Apart from those factual differences, we’re also talking about fundamental differences from a procedural and legal perspective:

  • In European Superleague it’s about guidance on the interpretation of EU law, at a stage where the Spanish court from which the preliminary reference originated has only held a pretrial conference. The ISU case, however, is at a stage where the appellant can only raise questions of law as all factual disputes were previously resolved by the EUGC based on a Commission decision. Given the limited scope of review at this final stage, it’s even possible that the ECJ could feel forced to affirm the EUGC despite potentially having a divergent opinion on some relevant facts.

    That is, by the way, the reason why it will be difficult for the Commission to appeal the EUGC’s recent Qualcomm judgment.
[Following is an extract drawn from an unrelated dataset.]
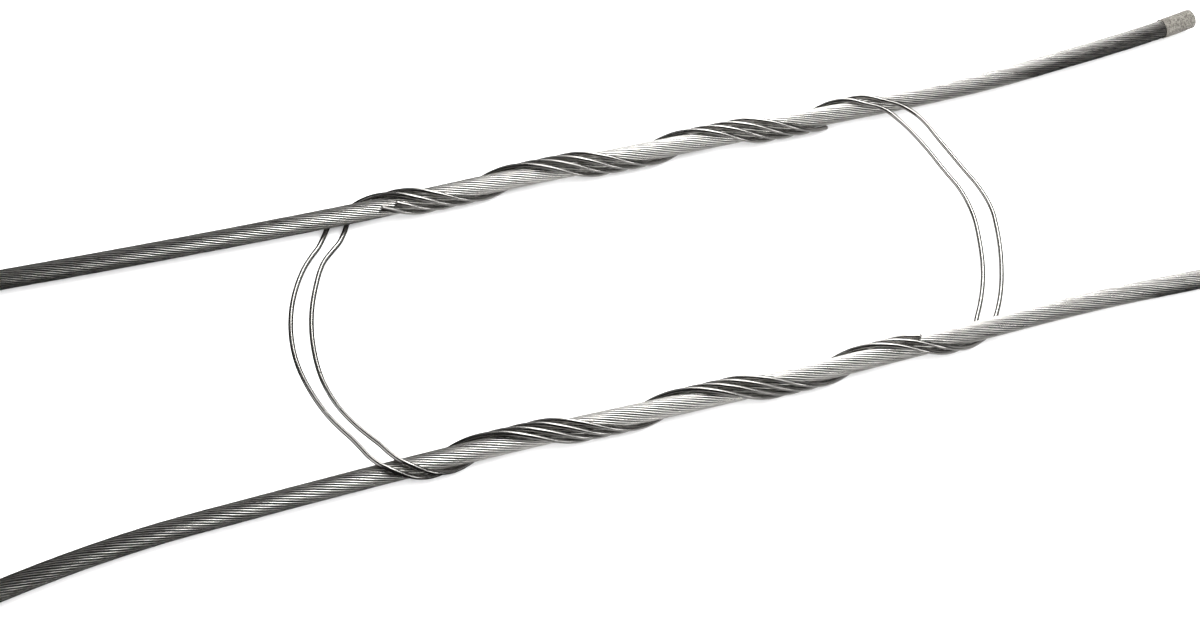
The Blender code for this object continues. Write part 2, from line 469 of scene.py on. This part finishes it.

  • The questions raised by the Spanish trade judge (who by the way is not presiding over the case anymore) in the Super League case last year are abstract, and the answer to each of them will most likely be: “It depends.” In the ISU case, however, there is a specific finding of a violation of competition rules to be adjudicated.

  • The ISU’s second plea relates to gambling, which is not at issue in the “Super League” case.

  • The Commission based its ISU decision entirely on Art. 101 because of a lower hurdle for proving a restraint of competition (in that case, by object, i.e., without having to prove particular effects). The preliminary reference in European Superleague involves Art. 101 as well as Art. 102.

The Commission is more likely than not to be in good shape on Monday in the ISU case. In the “Super League” case, both sides will likely face some tough questioning from the judges, but I believe the ECJ will not allow itself to be weaponized against the European Sports Model. The Commission can win both cases, the first one (ISU) as a party, the second one (“Super League”) as a political ally of UEFA. And it has the right of initiative: it could propose legislation to reconcile conventional EU competition law (particularly Art. 101 & 102) with Art. 165, which recognizes the specific nature of sport.

I’m going to be watching the webcast on the Court’s website, and I look forward to tweets from those attending the hearing in person, such as Lewis Crofts of MLex.